Mean-Square Stability Radii for Stochastic Robustness Analysis: A Frequency-Domain Approach

The purpose of this paper is to develop a general framework of mean-square robust control in the presence of stochastic multiplicative uncertainties. We consider block diagonally structured stochastic uncertainties of a variety of structures including diagonal scalar, element-by-element, repeated scalar and full-block stochastic processes with prescribed variance bounds, which may arise from multiple sources and can be used to model various communication losses. In an important distinction from the previous work, we allow the stochastic uncertainties to be statistically correlated. A general mean-square robustness measure, termed mean-square stability radius (MSSR), is introduced as the metric to quantify stability robustness under the mean-square criterion.
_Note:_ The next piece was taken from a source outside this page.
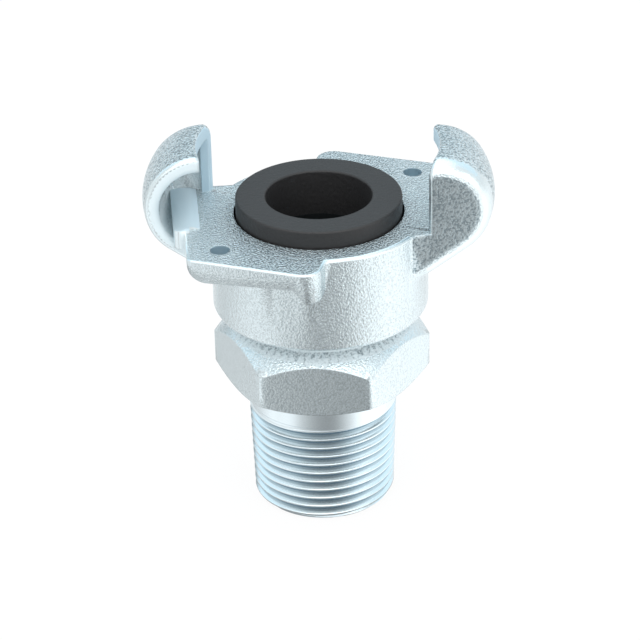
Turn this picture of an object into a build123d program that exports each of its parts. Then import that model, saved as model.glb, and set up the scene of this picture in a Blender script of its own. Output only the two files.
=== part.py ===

Explicit expressions of the MSSR are derived, and a small-gain type necessary and sufficient condition is obtained for mean-square robust stability. Based on the MSSR expressions, mean-square stabilization problems are studied by minimizing the MSSR over all possible stabilizing controllers, leading to stabilizability conditions for mean-square feedback stabilization. Moreover, as an analogy to its counterpart in the robust control theory, a mean-square optimal performance problem is shown to be equivalent to one of mean-square stabilization, by introducing a fictitious stochastic uncertainty and augmenting the system appropriately.